Ford testing its self-driving vehicle service in Miami
Ford has announced that it will test its self-driving vehicle service in Florida, on the streets of Miami and Miami Beach.
Ford will do this with the help of Miami-Dade County, whose mayor, Carlos A. Giménez, is on the “forefront of thinking about the future of transportation,” according to Sherif Marakby, Ford Vice President, Autonomous Vehicles and Electrification, via a post on Medium.com.
For Marakby, the collaboration between Ford and Miami-Dade County is a no-brainer because Miami-Dade County offers a diverse set of transportation modes, including ride-hailing services, rail, buses and bike sharing. Marakby says that Miami-Dade Mayor Carlos A. Giménez is a “champion of innovative technology” who “understands the potential of self-driving vehicles and how they can fit in, interact with, and enhance all of those modes and more.”

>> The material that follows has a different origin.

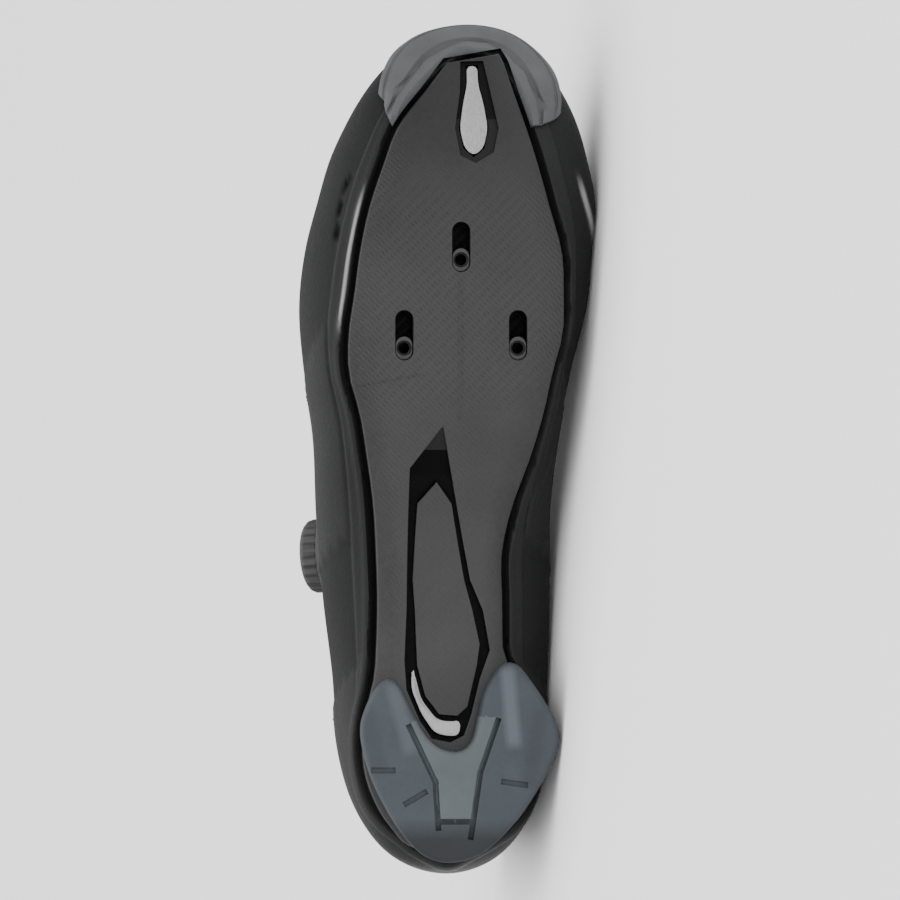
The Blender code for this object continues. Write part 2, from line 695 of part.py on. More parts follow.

While Miami is home to a diverse set of transportation modes, innovation is still needed, Marakby says, especially in a place like Miami. Marakby points out that according to the Inrix Global Traffic Scorecard, Miami was recently listed as the fifth most congested city in the United States, and the 10th most congested city in the world.
“Miami commuters spend an average of 64 hours in congestion per year during peak time periods — or nearly 10 percent of their total drive time,” Marakby says. “That’s just not right, yet it serves as a reminder that people always need to be at the center of our plan, so we’re setting out to solve for their pain points.”
Ford will start its time in Florida with pilot programs throughout the year with its partners, beginning with Domino’s and Postmates. The pilot with Domino’s is already operational, and Marakby says that Ford is finalizing plans to launch a pilot with Postmates in March.
Marakby says that the lessons learned from that customer experience research “will be applied to the design of our purpose-built self-driving vehicle that we plan to launch in 2021 to support the expansion of our service.”
During these pilot programs, Ford will seek to answer a variety of questions regarding the people and technology involved with these services. The company is keenly aware that there will be both hurdles and benefits associated with self-driving delivery, and Marakby says that the company intends to learn “all of these ins and outs so that we can serve people in a way that’s most intuitive and convenient.”
Marakby says that Ford will also continue to develop the self-driving technology powering its vehicles by expanding testing in partnership with Argo AI, a company that has a comprehensive understanding of local laws and the unique driving habits of residents. A new fleet of Argo vehicles is already on the streets, mapping the roads and accumulating miles that will help the companies “improve the way they move through cities.” The effort is expected to grow throughout the year, as more vehicles are added, and areas of testing are expanded.
With all of these vehicles on the road, Ford is not ignorant to some of the practical realities that it will have to deal with, specifically with maintaining these self-driving vehicles, so the company has announced that it also plans on establishing its first autonomous vehicle operations terminal in Miami. The terminal will be the base from which Ford develops its vehicle management processes and house its test fleet. Vehicles will be washed at the base, and their sensors will also be cleaned there. Routine maintenance on the vehicles will also be conducted at the base, as well.
Marakby says that Ford will also work closely with its extensive dealer network in the area, “looking for ways to integrate and incorporate their operations and capabilities into our terminal.” A healthy dealer network is important for support, as dealers can assist with repairs and conduct parts deliveries and other services.
Marakby says that “before thousands of self-driving vehicles can hit the streets, we have to be prepared to manage large, high-tech fleets efficiently,” so the steps being taken in Miami “represent a significant stride in that process.”
There are certainly a lot of moving pieces associated with Ford’s dealings in Miami, but the company is confident that the work being done there will go a long way in making this service the best it can possibly be.
“By bringing all of our different development tracks together to test in unison, we’re putting ourselves in the best position to analyze our execution, determine what works well and improve what doesn’t,” Marakby says. “This way, we can quickly expand our service and take it to other cities when the time comes.”
Marakby adds, “we’re looking forward to connecting with the people of Miami-Dade County and becoming part of their community as we increase awareness for our efforts and build a service they can confidently rely on day in and day out.”